Monday, October 7, 2013

Sermon for the Twentieth Sunday after Pentecost

If you had faith the size of a mustard seed, you could say to this mulberry tree, “Be uprooted and planted in the sea”, and it would obey you.

Faith the size of a mustard seed.

Now, you all know we have started our childrens’ ministry, and we have named it Mustard Seed.
We chose this name because Jesus uses the image of a mustard seed quite a few times in his parables.
Later today at Mustard Seed, we will be hearing Jesus speak about the mustard seed growing into a tree.

Today’s reading is a bit different, but goes to the same point.


Without faith, we wouldn’t be here this morning.
Without faith, we wouldn’t bother with all the difficulties of living and having our being in the church.
Without faith, we wouldn’t be able to put our hands out to receive the body and blood of Christ at communion.
Without faith, we wouldn’t be able to pray.

I can only speak for myself, but without faith, I’d be completely lost.

‘If you had faith the size of a mustard seed, you could say to this mulberry tree, “Be uprooted and planted in the sea”, and it would obey you.

Now this is not a statement that is to be taken literally.
Jesus, as he does so often, uses hyperbole to make a point.
Faith, even a small amount can work miracles, if only we exploit it to the fullest.

Jesus is not speaking about a doctrinally correct faith,
or a faith that has gone through a series if intellectual propositions.
He isn’t speaking about a creedal statement.
He is speaking about our ability to affirm life in spite of what life may dish out, even in the face of doubts.

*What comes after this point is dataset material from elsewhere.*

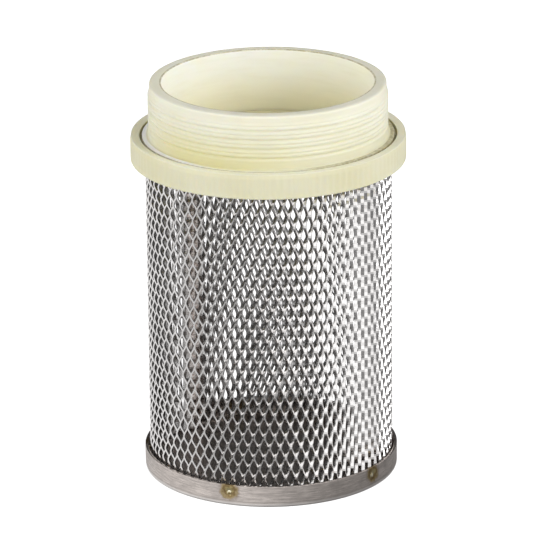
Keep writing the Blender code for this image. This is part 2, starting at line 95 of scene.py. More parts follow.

It has nothing to do with our formal intellectual beliefs.
In fact, these can often get in the way of our faith.

The importance of faith comes out in the gospels most often in the healing stories. Most of the healing narratives end with Jesus saying something like ‘your faith has made you well,’ or ‘your faith has made you whole.’

Faith is a function of the soul, not the intellect.
Like when Jesus said
“Truly I tell you, whoever does not receive the kingdom of God as a little child will never enter it.” 

A child’s faith does not come from an intellectual process.
It comes from their soul.
Our faith needs to be the same.

Faith is something that is largely rejected in our time.
This rejection comes from an over intellectualised and over rationalised attitude toward life.
Humankind essentially worships the intellect and reason.
A belief in a creedal statement is mistaken for faith.
A belief in the 39 articles is mistaken for faith.
None of this can be proven by science or intellectual thought.
If they can’t be proven, they are generally rejected.
The intellect can’t believe in something unless it is proved.
This is why there is so little faith in the world today.
It is a mistaken idea of what  faith is,
how faith works in us,
and where faith comes from.
It comes from denying the soul.
Denial of the soul denies faiths existence.

The world values intellect more than feeling,
function more than relationship,
and even more,
the capacity to make money more than the capacity to heal.
Look at the US government at the moment.

Even religion values intellect more than these things in our time.
Obedience to law, rationality, puritanical morality are valued more faith.

I am not saying intellect is bad, or we don’t need it, or that it is anti faith.
I’m not saying that at all.
We don’t need to leave our brains at home when we come to church.
Not at all.
What I am saying is that faith comes from a different place.
It comes from us being in touch with our souls.
It comes from our souls being in touch with God.

Jesus almost seems to be saying as much:

‘If you had faith the size of a mustard seed, you could say to this mulberry tree, “Be uprooted and planted in the sea”, and it would obey you.

Our intellect knows we can’t uproot a tree by wishing or praying it to happen.
Jesus uses hyperbole to make the point.

The brain hears this, knows it not to be a rational idea and dismisses it.

But the soul feels it.
The soul hears it and is enlivened by such an idea.
The soul knows it, and faith springs to life.
With faith we hear this, and it feels like a great freedom is being placed with us.
With faith we feel the roots of the mulberry tree coming out of the ground.
Faith allows what the intellect deems impossible.

The letter to the Hebrews tells us:
faith is the assurance of things hoped for, the conviction of things not seen.

Faith the size of a mustard seed allows the miraculous to be a reality.